When there are important things that people don’t understand, journalists should explain those things. Attempts at dime-store social psychology are unlikely to lead to better journalism.

Over my 407 years in the climate-o-sphere, I’ve cycled through just about every school of thought on the right way to communicate climate change. What I’ve come to believe is that on this, as on most matters, nobody really knows anything. Even if there are accurate statements about how people in general respond to messages in general, they won’t tell you much about how you ought to communicate with the people you want to reach.

Writing that is consciously pitched to reach and inspire some mythical average reader (as encountered in social science studies filtered through popular journalism) tends to be flavorless and dull.

Similarly, the dry, hedged language of science is not the only serious or legitimate way to communicate, though climate scientists often mistake it as such. WW’s piece is full of florid language like this:

However sanguine you might be about the proposition that we have already ravaged the natural world, which we surely have, it is another thing entirely to consider the possibility that we have only provoked it, engineering first in ignorance and then in denial a climate system that will now go to war with us for many centuries, perhaps until it destroys us.

That is a humdinger of a sentence! I wish I had written it. However much climate scolds may harumph at this kind of language, it is visceral, visual, and memorable in a way that probability functions and error bars never will be.

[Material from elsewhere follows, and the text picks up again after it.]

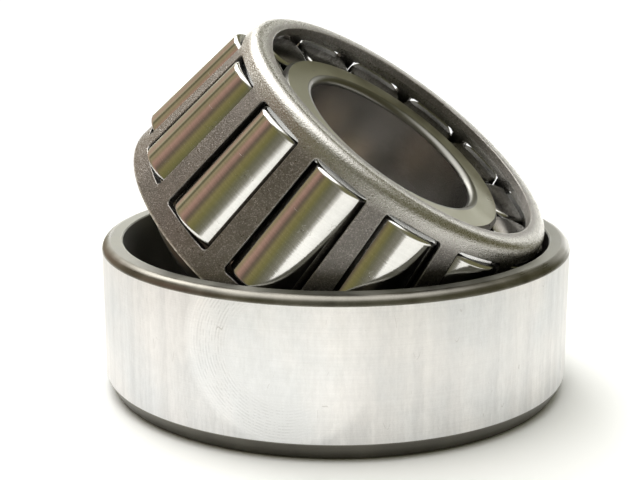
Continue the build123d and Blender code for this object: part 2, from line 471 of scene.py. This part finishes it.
cup_wall = cup_wall_material()
cage = frame["nodes"]["cage"]


def cage_material():
    """Phosphated sheet steel: dull grey-brown with a fine sparkling grain and bright edges, partly wear and
    partly a painted highlight.

    The bend that leads in to the lip is painted paler, a painted highlight, and is smoother.
    The rim's edge is painted bright: a bare sheared edge and a painted highlight.
    """
    phosphate = (0.270, 0.252, 0.240)
    bend_highlight_colour = (0.50, 0.485, 0.46, 1)
    wear_and_highlight_colour = (0.72, 0.70, 0.66, 1)
    sheared_and_highlit_colour = (0.80, 0.78, 0.74, 1)
    wear_and_highlight_width = 0.00022
    crevice_shade_reach = 0.005
    # Along the cage's axis from its rim, then across from the axis.
    rim_line_full, rim_line_ends = 0.00012, 0.00034
    bend_starts, bend_full = 0.0196, 0.0212
    lip_face_ends, bend_radius = 0.0208, 0.0216

    material, tree, shader = start_material("cage_sheet")
    place = add(tree, "TexCoord").outputs["Object"]
    fine = stretched_noise(tree, place, (6500, 6500, 6500))
    flakes = add(tree, "TexVoronoi", {"Vector": place, "Scale": 9000.0})
    flake = add(tree, "SeparateXYZ", {0: flakes.outputs["Color"]}).outputs[0]
    drift = stretched_noise(tree, place, (220, 220, 220), 3.0)
    edge_patchiness = stretched_noise(tree, place, (1500, 1500, 1500), 3.0)

    to_cage = cage.matrix_world.inverted()
    rim = to_cage @ Vector(joints["inner_ring_spin"]["pos_m"])
    axis = (to_cage.to_3x3() @ Vector(joints["inner_ring_spin"]["axis"])).normalized()
    arm = add(tree, "VectorMath", {0: place, 1: rim}, operation="SUBTRACT").outputs[0]
    along = add(tree, "VectorMath", {0: arm, 1: axis}, operation="DOT_PRODUCT").outputs["Value"]
    up = scaled(tree, axis, along)
    out = add(tree, "VectorMath", {0: arm, 1: up}, operation="SUBTRACT").outputs[0]
    across = add(tree, "VectorMath", {0: out}, operation="LENGTH").outputs["Value"]

    ragged = reckon(tree, "ADD", along, times(tree, drift, 0.0012))
    bend_highlight = between(tree, ragged, bend_starts, bend_full, 0, 1)
    bend_highlight = times(tree, bend_highlight, between(tree, across, lip_face_ends, bend_radius, 0, 1))
    wear_and_highlight = times(tree, edge_wear_and_highlight(tree, wear_and_highlight_width), between(tree, edge_patchiness, 0.35, 0.6, 0.25, 1.0))
    sheared_and_highlit = between(tree, along, rim_line_full, rim_line_ends, 1, 0)
    sheared_and_highlit = times(tree, sheared_and_highlit, between(tree, edge_patchiness, 0.3, 0.55, 0.3, 1.0))

    tint = shade(tree, drift, 0.82)
    tint = times(tree, tint, between(tree, flake, 0.72, 1, 0.92, 1.75))
    tint = times(tree, tint, shade(tree, fine, 0.86, 1.12))
    # Painted shade: darker deep between the pieces.
    tint = times(tree, tint, painted_crevice_shade(tree, crevice_shade_reach, 0.3))
    base = scaled(tree, phosphate, tint)
    # Painted highlight: the bend into the lip is painted paler.
    base = blend(tree, times(tree, bend_highlight, 0.8), base, bend_highlight_colour)
    # Edges painted bright: wear and a painted highlight.
    base = blend(tree, wear_and_highlight, base, wear_and_highlight_colour)
    # The rim's edge painted bright: a bare sheared edge and a painted highlight.
    base = blend(tree, sheared_and_highlit, base, sheared_and_highlit_colour)
    tree.links.new(base, shader.inputs["Base Color"])

    finish = between(tree, flake, 0, 1, 0.27, 0.5)
    finish = times(tree, finish, between(tree, wear_and_highlight, 0, 1, 1.0, 0.7))
    finish = times(tree, finish, between(tree, bend_highlight, 0, 1, 1.0, 0.75))
    tree.links.new(finish, shader.inputs["Roughness"])
    tree.links.new(bumped(tree, fine, 60 * MICRON), shader.inputs["Normal"])
    shader.inputs["Metallic"].default_value = 0.95
    return material


cage_sheet = cage_material()
cage.data.materials.clear()
cage.data.materials.append(cage_sheet)

# ---- Cup -----------------------------------------------------------------------------------
CUP_SEGMENTS = 720
# An outline names each finish by its place in the piece's list.
cup_finishes = [cup_wall, cup_edge, cup_face, cup_race, cup_round]
WALL, EDGE, FACE, RACE, ROUND = range(len(cup_finishes))
mouth_inward = CUP_MOUTH_BREAK * tan(CONTACT_ANGLE)

cup_outline = rounded([
    (CUP_THROAT_RADIUS, 0, CUP_THROAT_ROUND, EDGE, FACE),
    (OUTSIDE_RADIUS - CUP_BACK_CHAMFER_RADIAL, 0, CUP_BACK_CHAMFER_BLEND, EDGE, EDGE),
    (OUTSIDE_RADIUS, CUP_BACK_CHAMFER_AXIAL, CUP_BACK_CHAMFER_BLEND, EDGE, WALL),
    (OUTSIDE_RADIUS, CUP_WIDTH, CUP_FRONT_ROUND, ROUND, FACE),
    (CUP_MOUTH_RADIUS + CUP_MOUTH_BREAK, CUP_WIDTH, 0, EDGE, FACE),
    (CUP_MOUTH_RADIUS - mouth_inward, CUP_WIDTH - CUP_MOUTH_BREAK, 0, RACE, RACE),
], True)
cup = lathe("cup_ground", cup_outline, CUP_SEGMENTS, True, cup_finishes)
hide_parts("cup")
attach(cup, "cup")


# ---- Inner ring ----------------------------------------------------------------------------
def race_radius(height):
    """Radius of the inner raceway at a height along the axis."""
    return (apex_height - height) * tan(race_angle) - RACE_PLAY / cos(race_angle)


def guide_rib_height(radius):
    """Height of the guide rib's face at a radius."""
    rise = (radius - large_end_radius) * tan(roller_tilt)
    return large_end_height + rise - RACE_PLAY / cos(roller_tilt)


def front_rib_height(radius):
    """Height of the front rib's inner face at a radius."""
    return small_end_height + (radius - small_end_radius) * tan(roller_tilt) + FRONT_RIB_PLAY


race_start = guide_rib_height(race_radius(large_end_height)) + RELIEF_WIDTH
race_end = front_rib_height(race_radius(small_end_height)) - RELIEF_WIDTH
relief_back = race_radius(race_start) - RELIEF_DEPTH
relief_front = race_radius(race_end) - RELIEF_DEPTH
ring_front = RING_WIDTH - BACK_FACE_TO_RIM

RING_SEGMENTS = 512
ring_finishes = [ring_face, ring_bore, ring_race, ring_edge, ring_rib_shade]
FACE, BORE, RACE, EDGE, RIB = range(len(ring_finishes))

# RIB is the near-black painted shade of the back face and the guide rib.
ring_outline = rounded([
    (BORE_RADIUS, -BACK_FACE_TO_RIM, BORE_BACK_ROUND, EDGE, RIB),
    (GUIDE_RIB_RADIUS, -BACK_FACE_TO_RIM, GUIDE_RIB_ROUND, RIB, RIB),
    (GUIDE_RIB_RADIUS, guide_rib_height(GUIDE_RIB_RADIUS), RELIEF_DEPTH, EDGE, RACE),
    (relief_back, guide_rib_height(relief_back), 0, EDGE, EDGE),
    (relief_back, race_start - RELIEF_DEPTH, 0, EDGE, EDGE),
    (race_radius(race_start), race_start, 0, RACE, RACE),
    (race_radius(race_end), race_end, 0, EDGE, EDGE),
    (relief_front, race_end + RELIEF_DEPTH, 0, EDGE, EDGE),
    (relief_front, front_rib_height(relief_front), 0, RACE, RACE),
    (FRONT_RIB_RADIUS, front_rib_height(FRONT_RIB_RADIUS), 0, EDGE, EDGE),
    (FRONT_RIB_RADIUS, ring_front - FRONT_RIB_CHAMFER, 0, EDGE, EDGE),
    (FRONT_RIB_RADIUS - FRONT_RIB_CHAMFER, ring_front, 0, FACE, FACE),
    (BORE_RADIUS, ring_front, BORE_FRONT_ROUND, EDGE, BORE),
], True)
ring = lathe("inner_ring_ground", ring_outline, RING_SEGMENTS, True, ring_finishes)
spin = joints["inner_ring_spin"]
seat(ring, spin["pos_m"], spin["axis"], (0, 0, 1))
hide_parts("inner_ring")
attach(ring, "inner_ring")

# ---- Rollers -------------------------------------------------------------------------------
ROLLER_SEGMENTS = 256
CROWN_STEPS = 5
roller_finishes = [roller_side, roller_end]
SIDE, END = range(len(roller_finishes))


def crown_drop(radius):
    """How far the crowned large end falls back at a radius from the roller's axis."""
    return ROLLER_CROWN - sqrt(ROLLER_CROWN**2 - radius**2)


crown_step = (ROLLER_LARGE_RADIUS - ROLLER_DIMPLE_RADIUS) / CROWN_STEPS
crown = [ROLLER_DIMPLE_RADIUS + i * crown_step for i in range(CROWN_STEPS)]
roller_outline = rounded(
    [
        (0, ROLLER_DIMPLE_DEPTH, 0, END, END),
        (ROLLER_DIMPLE_RADIUS, ROLLER_DIMPLE_DEPTH, 0, END, END),
    ]
    + [(radius, crown_drop(radius), 0, END, END) for radius in crown]
    + [
        (ROLLER_LARGE_RADIUS, crown_drop(ROLLER_LARGE_RADIUS), ROLLER_CORNER, END, SIDE),
        (roller_small_radius, ROLLER_LENGTH, ROLLER_CORNER, END, END),
        (0, ROLLER_LENGTH, 0, END, END),
    ],
    False,
)
for index in range(ROLLER_COUNT):
    node = f"roller_{index + 1:02d}"
    roller = lathe(f"{node}_ground", roller_outline, ROLLER_SEGMENTS, False, roller_finishes)
    spin = joints[f"{node}_spin"]
    seat(roller, spin["pos_m"], spin["axis"], (0, 0, 1))
    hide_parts(node)
    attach(roller, node)

bpy.context.view_layer.update()

# ---- Floor ---------------------------------------------------------------------------------
FLOOR_RADIUS = 0.125
FLOOR_DROP = 0.0001
FLOOR_SEGMENTS = 96
FLOOR_COLOUR = (0.88, 0.885, 0.89, 1)
FLOOR_ROUGHNESS = 0.9

floor_mesh = bpy.data.meshes.new("floor")
floor_turns = [2 * pi * i / FLOOR_SEGMENTS for i in range(FLOOR_SEGMENTS)]
floor_rim = [(FLOOR_RADIUS * cos(turn), FLOOR_RADIUS * sin(turn), -FLOOR_DROP) for turn in floor_turns]
floor_mesh.from_pydata(floor_rim, [], [tuple(range(FLOOR_SEGMENTS))])
floor = bpy.data.objects.new("floor", floor_mesh)
bpy.context.collection.objects.link(floor)
floor_material, tree, shader = start_material("floor")
shader.inputs["Base Color"].default_value = FLOOR_COLOUR
shader.inputs["Roughness"].default_value = FLOOR_ROUGHNESS
floor_mesh.materials.append(floor_material)

# ---- Studio light --------------------------------------------------------------------------
# A white table, white light overhead and a white sweep behind, in a dim olive room whose
# left side has cream, pinkish and olive surfaces.
ROOM = (0.20, 0.19, 0.10)
SIDES = [
    # azimuth round the left side, colour there
    (110, (0.46, 0.43, 0.29)),
    (122, (0.50, 0.40, 0.29)),
    (134, (0.52, 0.36, 0.27)),
    (145, (0.50, 0.44, 0.30)),
    (150, (0.17, 0.155, 0.09)),
    (155, (0.16, 0.145, 0.085)),
    (163, (0.40, 0.34, 0.20)),
    (171, (0.36, 0.28, 0.17)),
    (184, (0.50, 0.31, 0.24)),
    (196, (0.32, 0.205, 0.16)),
    (205, (0.16, 0.125, 0.09)),
    (211, (0.19, 0.155, 0.095)),
    (219, (0.27, 0.235, 0.10)),
    (231, (0.21, 0.195, 0.075)),
    (243, (0.18, 0.175, 0.11)),
    (256, (0.25, 0.24, 0.19)),
    (272, (0.24, 0.23, 0.18)),
]
SIDES_HEIGHT = 37
SIDES_FADE_START = 8
SIDES_FADE_END = 30
SIDES_FADE_TOP = 4
BEYOND_TABLE = (1.1, 1.1, 1.1, 1)
PATCHES = [
    # azimuth, half width, lowest, highest and softness in degrees, then radiance
    (80, 26, -90, 16, 4, (2.7, 2.7, 2.6)),           # sweep behind
    (122, 26, 34, 75, 6, (8.0, 8.0, 7.7)),           # lamp above it, at its left
    (-90, 180, -90, -14, 8, (1.27, 1.25, 1.18)),     # table all round
    (150, 70, 52, 90, 14, (3.7, 3.7, 3.6)),          # overhead, left and behind
    (-30, 110, 58, 90, 12, (2.9, 2.9, 2.85)),        # overhead, right and in front
]

world = bpy.data.worlds.new("studio")
bpy.context.scene.world = world
world.use_nodes = True
tree = world.node_tree
split = add(tree, "SeparateXYZ", {0: add(tree, "TexCoord").outputs["Generated"]})
flat = add(tree, "CombineXYZ", {0: split.outputs[0], 1: split.outputs[1]}).outputs[0]
flat = add(tree, "VectorMath", {0: flat}, operation="NORMALIZE").outputs[0]
height = reckon(tree, "ARCSINE", split.outputs[2])


def soft_step(value, low, high):
    """0 below low and 1 above high, with a smooth ramp between."""
    ramp = add(tree, "MapRange", {0: value, 1: low, 2: high}, interpolation_type="SMOOTHSTEP")
    return ramp.outputs[0]


# Compass bearing from 0 to a full turn.
bearing = reckon(tree, "ARCTAN2", split.outputs[1], split.outputs[0])
bearing = reckon(tree, "MODULO", reckon(tree, "ADD", bearing, 2 * pi), 2 * pi)
first_side, last_side = SIDES[0][0], SIDES[-1][0]
swing = between(tree, bearing, radians(first_side), radians(last_side), 0, 1)
ramp = add(tree, "ValToRGB", {0: swing})
stops = ramp.color_ramp.elements
while len(stops) < len(SIDES):
    stops.new(0.5)
# Blender sorts the stops as they move, so they get their colours afterwards.
for stop, (azimuth, _) in zip(stops, SIDES):
    stop.position = (azimuth - first_side) / (last_side - first_side)
for stop, (_, colour) in zip(stops, SIDES):
    stop.color = (*colour, 1)
from_start = soft_step(bearing, radians(first_side - SIDES_FADE_START), radians(first_side))
from_end = soft_step(bearing, radians(last_side + SIDES_FADE_END), radians(last_side))
from_top = soft_step(height, radians(SIDES_HEIGHT + SIDES_FADE_TOP), radians(SIDES_HEIGHT - SIDES_FADE_TOP))
weight = times(tree, times(tree, from_start, from_end), from_top)
light = blend(tree, weight, (*ROOM, 1), ramp.outputs[0])

for azimuth, half, lowest, highest, soft, radiance in PATCHES:
    steps = []
    if lowest > -90:
        steps.append(soft_step(height, radians(lowest - soft), radians(lowest + soft)))
    if highest < 90:
        steps.append(soft_step(height, radians(highest + soft), radians(highest - soft)))
    if half < 180:
        middle = (cos(radians(azimuth)), sin(radians(azimuth)), 0)
        near = add(tree, "VectorMath", {0: flat, 1: middle}, operation="DOT_PRODUCT").outputs["Value"]
        steps.append(soft_step(near, cos(radians(half + soft)), cos(radians(half - soft))))
    weight = steps[0]
    for step in steps[1:]:
        weight = times(tree, weight, step)
    light = blend(tree, weight, light, (*radiance, 1))

# The camera sees plain white beyond the table.
seen = add(tree, "LightPath").outputs["Is Camera Ray"]
light = blend(tree, seen, light, BEYOND_TABLE)
tree.links.new(light, tree.nodes["Background"].inputs["Color"])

For my part, I’ve given up on speculating about how audiences will react. I just try to communicate like I would like to be communicated to, frankly and clearly, as though I’m talking to a friend in a bar. There are plenty of ways to communicate accurately—through hortatory rhetoric, poetry, painting, dance, “disaster porn,” whatever. Scientific data are not the only medium of communication or its only currency. Narrative and emotion matter too.

Most people simply have no idea how scary climate change is. However that terrible urgency is communicated, the world is better for it.